It is more than just an expression that corruption can be likened to a chain. Its devastating effects on social and economic development particularly in the Third World is more than worrisome. Although the word “corruption” is not synonymous to the Third World alone, it is a global phenomenon. As a matter of fact, a Yoruba language, does not have a direct translation for the word corruption. I have tried to get one in Yoruba yet I found none. Therefore, I can tell you categorically that I see “corruption” and its hideous features as an invasion into a typical Nigerian society. It is an anomaly that was imported to devalue our cultural norms, values and beliefs.
In the time past, when our cultural values and norms were still intact and undiluted, there was total abhorrence for any corruption related crime. Therefore no suspected dubious person would be spared to live or walk among his people. There were stiffer penalties for anyone caught with dubious act, stash stuffs that belong to general public and even device covetous mean to acquire such. Such corruption related offences would attract penalties and punishments such as public chastisement particularly at the market/village square, ostracisement and even outright banishment of the families of the offender and disgraceful death.
In those days, I was told by my grandmum that you could display your wares in marketplace for as many days as you desire. No armed robber or thief would touch your stuffs except the buyers, who would only buy and leave your money beside your wares until you return to pick them. This was the type of corrupt free society they built for themselves. However, everything changed, should I say a result of over-civilisation or greed, avarice or even external influence on our traditional values hence the invasion of this hydraheaded monster, wrecking untold havoc on national development.

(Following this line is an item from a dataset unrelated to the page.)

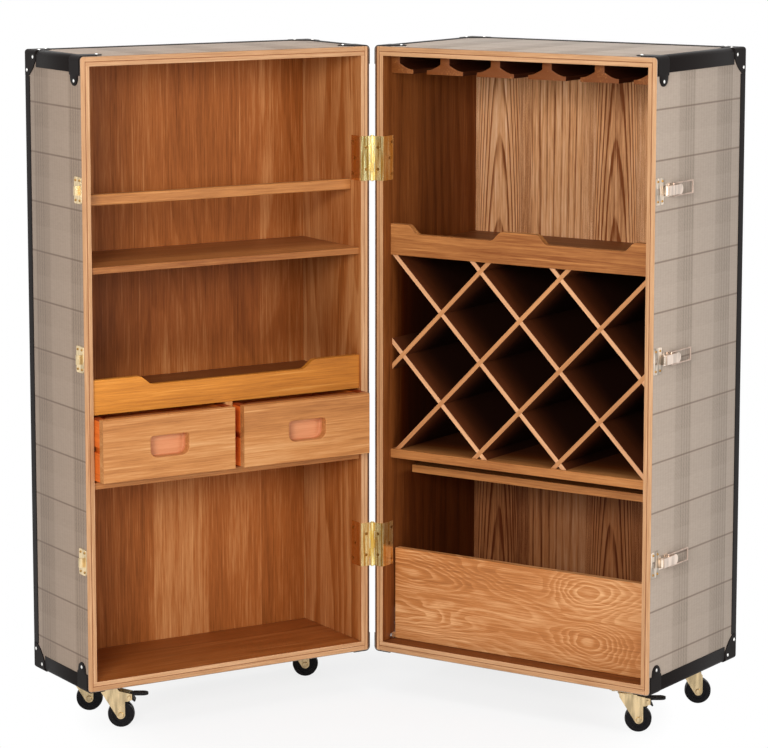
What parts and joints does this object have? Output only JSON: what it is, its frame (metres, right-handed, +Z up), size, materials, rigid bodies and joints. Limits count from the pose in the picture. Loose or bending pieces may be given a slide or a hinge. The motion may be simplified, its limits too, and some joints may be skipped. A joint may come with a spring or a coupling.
{
  "type": "suitcase bar cabinet",
  "caption": "Upright suitcase bar cabinet on casters: two cloth-covered half cases hinged together, with bottle rack, stemware rails, shelves, drawers, drop flap and draw latches.",
  "frame": {"origin": "on the floor, under the middle of the opened cabinet's outline", "axes": "+Z up; the deep half's open front faces -Y and its latch side faces +X; the shallow half stands swung open on the -X side"},
  "size_m": [1.0798, 0.8984, 1.245],
  "materials": {
    "oak_edges": "satin",
    "oak_inside": "satin",
    "oak_boards": "satin",
    "drawer_wood": "satin",
    "covering": "matte",
    "black_edging": "semi gloss",
    "rivets": "polished",
    "brass": "polished",
    "pale_gold": "polished",
    "steel": "brushed",
    "wheels": "semi gloss",
    "pedals": "matte"
  },
  "bodies": {
    "deep_case": {"deep_shell": "oak_edges", "deep_lining": "oak_inside", "deep_covering": "covering", "deep_edging": "black_edging", "deep_rivets": "rivets", "stemware_rails": "oak_boards", "stem_shelf": "oak_boards", "stem_shelf_gallery": "oak_boards", "rack_slats_rising": "oak_boards", "rack_slats_falling": "oak_boards", "rack_floor": "oak_boards", "tray_shelf": "oak_boards", "flap_pivots": "steel", "latch_bases": "pale_gold", "deep_hinge_leaves": "brass", "hinge_pins": "brass", "deep_screws": "brass", "deep_caster_plates": "pale_gold"},
    "shallow_case": {"shallow_shell": "oak_edges", "shallow_lining": "oak_inside", "shallow_covering": "covering", "shallow_edging": "black_edging", "shallow_rivets": "rivets", "bottle_rail": "oak_boards", "upper_shelf": "oak_boards", "drawer_gallery": "oak_boards", "drawer_top_shelf": "oak_boards", "drawer_divider": "oak_boards", "drawer_board": "oak_boards", "drawer_runners": "oak_boards", "latch_catches": "pale_gold", "shallow_hinge_leaves": "brass", "shallow_screws": "brass", "shallow_caster_plates": "pale_gold"},
    "outer_drawer": {"outer_drawer_front": "oak_boards", "outer_drawer_box": "drawer_wood"},
    "inner_drawer": {"inner_drawer_front": "oak_boards", "inner_drawer_box": "drawer_wood"},
    "flap": {"drop_flap": "oak_boards", "flap_brackets": "steel"},
    "latch_lever_low": {"latch_lever_low": "pale_gold"},
    "latch_bail_low": {"latch_bail_low": "pale_gold"},
    "latch_lever_mid": {"latch_lever_mid": "pale_gold"},
    "latch_bail_mid": {"latch_bail_mid": "pale_gold"},
    "latch_lever_high": {"latch_lever_high": "pale_gold"},
    "latch_bail_high": {"latch_bail_high": "pale_gold"},
    "fork_deep_front": {"fork_deep_front": "pale_gold"},
    "wheel_deep_front": {"wheel_deep_front": "wheels"},
    "brake_pedal_deep": {"brake_pedal_deep": "pedals"},
    "fork_deep_rear": {"fork_deep_rear": "pale_gold"},
    "wheel_deep_rear": {"wheel_deep_rear": "wheels"},
    "fork_deep_hinge_side": {"fork_deep_hinge_side": "pale_gold"},
    "wheel_deep_hinge_side": {"wheel_deep_hinge_side": "wheels"},
    "fork_shallow_front": {"fork_shallow_front": "pale_gold"},
    "wheel_shallow_front": {"wheel_shallow_front": "wheels"},
    "brake_pedal_shallow": {"brake_pedal_shallow": "pedals"},
    "fork_shallow_rear": {"fork_shallow_rear": "pale_gold"},
    "wheel_shallow_rear": {"wheel_shallow_rear": "wheels"},
    "fork_shallow_hinge_side": {"fork_shallow_hinge_side": "pale_gold"},
    "wheel_shallow_hinge_side": {"wheel_shallow_hinge_side": "wheels"}
  },
  "joints": [
    {"name": "case_hinge", "type": "hinge", "parent": "deep_case", "child": "shallow_case", "pos_m": [-0.07559, 0.10398, 0.662], "axis": [0, 0, -1], "range_deg": [-114.7, 65.2]},
    {"name": "outer_drawer_slide", "type": "slide", "parent": "shallow_case", "child": "outer_drawer", "axis": [0.9084, -0.4182, 0], "range_m": [-0.041, 0.1]},
    {"name": "inner_drawer_slide", "type": "slide", "parent": "shallow_case", "child": "inner_drawer", "axis": [0.9084, -0.4182, 0], "range_m": [-0.041, 0.1]},
    {"name": "flap_hinge", "type": "hinge", "parent": "deep_case", "child": "flap", "pos_m": [0.22941, 0.13498, 0.1065], "axis": [1, 0, 0], "range_deg": [0, 90]},
    {"name": "latch_lever_low_pivot", "type": "hinge", "parent": "deep_case", "child": "latch_lever_low", "pos_m": [0.53491, 0.13698, 0.324], "axis": [0, 0, -1], "range_deg": [0, 110]},
    {"name": "latch_bail_low_pivot", "type": "hinge", "parent": "latch_lever_low", "child": "latch_bail_low", "pos_m": [0.53541, 0.16198, 0.324], "axis": [0, 0, 1], "range_deg": [-180, 0]},
    {"name": "latch_lever_mid_pivot", "type": "hinge", "parent": "deep_case", "child": "latch_lever_mid", "pos_m": [0.53491, 0.13698, 0.697], "axis": [0, 0, -1], "range_deg": [0, 110]},
    {"name": "latch_bail_mid_pivot", "type": "hinge", "parent": "latch_lever_mid", "child": "latch_bail_mid", "pos_m": [0.53541, 0.16198, 0.697], "axis": [0, 0, 1], "range_deg": [-180, 0]},
    {"name": "latch_lever_high_pivot", "type": "hinge", "parent": "deep_case", "child": "latch_lever_high", "pos_m": [0.53491, 0.13698, 1.003], "axis": [0, 0, -1], "range_deg": [0, 110]},
    {"name": "latch_bail_high_pivot", "type": "hinge", "parent": "latch_lever_high", "child": "latch_bail_high", "pos_m": [0.53541, 0.16198, 1.003], "axis": [0, 0, 1], "range_deg": [-180, 0]},
    {"name": "swivel_deep_front", "type": "hinge", "parent": "deep_case", "child": "fork_deep_front", "pos_m": [0.46541, 0.13598, 0.073], "axis": [0, 0, 1], "continuous": true},
    {"name": "roll_deep_front", "type": "hinge", "parent": "fork_deep_front", "child": "wheel_deep_front", "pos_m": [0.48368, 0.14824, 0.025], "axis": [-0.5572, 0.8304, 0], "continuous": true},
    {"name": "brake_pedal_deep_pivot", "type": "hinge", "parent": "fork_deep_front", "child": "brake_pedal_deep", "pos_m": [0.49696, 0.15716, 0.058], "axis": [0.5572, -0.8304, 0], "range_deg": [0, 12]},
    {"name": "swivel_deep_rear", "type": "hinge", "parent": "deep_case", "child": "fork_deep_rear", "pos_m": [0.46541, 0.36799, 0.073], "axis": [0, 0, 1], "continuous": true},
    {"name": "roll_deep_rear", "type": "hinge", "parent": "fork_deep_rear", "child": "wheel_deep_rear", "pos_m": [0.48368, 0.38024, 0.025], "axis": [-0.5572, 0.8304, 0], "continuous": true},
    {"name": "swivel_deep_hinge_side", "type": "hinge", "parent": "deep_case", "child": "fork_deep_hinge_side", "pos_m": [-0.00459, 0.36799, 0.073], "axis": [0, 0, 1], "continuous": true},
    {"name": "roll_deep_hinge_side", "type": "hinge", "parent": "fork_deep_hinge_side", "child": "wheel_deep_hinge_side", "pos_m": [0.01367, 0.38024, 0.025], "axis": [-0.5572, 0.8304, 0], "continuous": true},
    {"name": "swivel_shallow_front", "type": "hinge", "parent": "shallow_case", "child": "fork_shallow_front", "pos_m": [-0.34362, -0.3682, 0.073], "axis": [0, 0, 1], "continuous": true},
    {"name": "roll_shallow_front", "type": "hinge", "parent": "fork_shallow_front", "child": "wheel_shallow_front", "pos_m": [-0.32535, -0.35595, 0.025], "axis": [-0.5572, 0.8304, 0], "continuous": true},
    {"name": "brake_pedal_shallow_pivot", "type": "hinge", "parent": "fork_shallow_front", "child": "brake_pedal_shallow", "pos_m": [-0.31206, -0.34703, 0.058], "axis": [0.5572, -0.8304, 0], "range_deg": [0, 12]},
    {"name": "swivel_shallow_rear", "type": "hinge", "parent": "shallow_case", "child": "fork_shallow_rear", "pos_m": [-0.46352, -0.313, 0.073], "axis": [0, 0, 1], "continuous": true},
    {"name": "roll_shallow_rear", "type": "hinge", "parent": "fork_shallow_rear", "child": "wheel_shallow_rear", "pos_m": [-0.44525, -0.30074, 0.025], "axis": [-0.5572, 0.8304, 0], "continuous": true},
    {"name": "swivel_shallow_hinge_side", "type": "hinge", "parent": "shallow_case", "child": "fork_shallow_hinge_side", "pos_m": [-0.26697, 0.11393, 0.073], "axis": [0, 0, 1], "continuous": true},
    {"name": "roll_shallow_hinge_side", "type": "hinge", "parent": "fork_shallow_hinge_side", "child": "wheel_shallow_hinge_side", "pos_m": [-0.2487, 0.12619, 0.025], "axis": [-0.5572, 0.8304, 0], "continuous": true}
  ]
}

Nowadays, corruption transcend all spheres of life. It has been proven that by 2050 there will be one corrupt minded employee in the every organisation. That is more than serious, isn’t it? But just make sure you are not the one, because I know it won’t be me! Lol.
In a bid to tackle this major bane of development in most societies. United Nations set aside yesterday, December 9th, of every year to intensify the war against all forms of corruption both at global level and local level. The theme for 2014 is ‘Break the Chain of Corruption’. Various activists across the world have fought against corruption within their capacities, so many of them got killed in the process, some were thrown into jail and even stripped of their fundamental human rights to speak against societal ills and injustice. All these were done by some so called ‘sacred cows’ to silence these people so as to conceal the truth from people.
One of such activists is Liu Ping, a Chinese Human Right Campaigner who was sentence to more than six years in prison in 2014, after organising an event, which called on the Chinese government to step up its fight against corruption. She is one of many people persecuted and detained for their links with the New Citizens’ Movement, a loose network of human rights activists in China. She singlehandedly tried to tackle corruption by pushing government officials to make their assets- things like property and investments public. I remember that in Nigeria only one President had successfully made public declaration of his assets. Late President Umar Musa Yar’adua exemplified excellent leadership and corruption free goverment by publicly declared his assets while in the office.
International organisations such as Transparency International and Corruption Perception Index have in their efforts to see corruption totally stamped out of the countries of the world embarked on annual rating of the countries with the highest corruption cases. Transparency International 2014 rating of the 5 most corrupt countries of the world currently put Somalia in the number one position while North Korea comes second. On the hand, Corruption Perception Index has 177 countries on its list for 2014.
These organisation have pushed for transparency and accountability at the various levels of governments, public sectors and even private sectors. Despite all these, corruption, graft and outright embezzlement of the public funds still hold sway in some countries which often has resulted into political instability, strife, conflict and even war.
Nigeria, as a typical example of a nascent democratic society, untold corruption cases has been recorded and made public since 1999. But only few of these cases has been prosecuted. Most of these corruption cases die a natural death, we don’t get to hear anything about them after a period of time. Yet these corruption suspects walk freely among us with impunity and probably devising another means of stashing away public funds.
Technocrats across the world have sat down to deliberate on the way forward and better approach to curb corruption. At one time, they suggested stiffer penalty such as capital punishment for any public official, civil servants or any persons for that matter found guilty of corruption. The question is, will that work in Nigeria?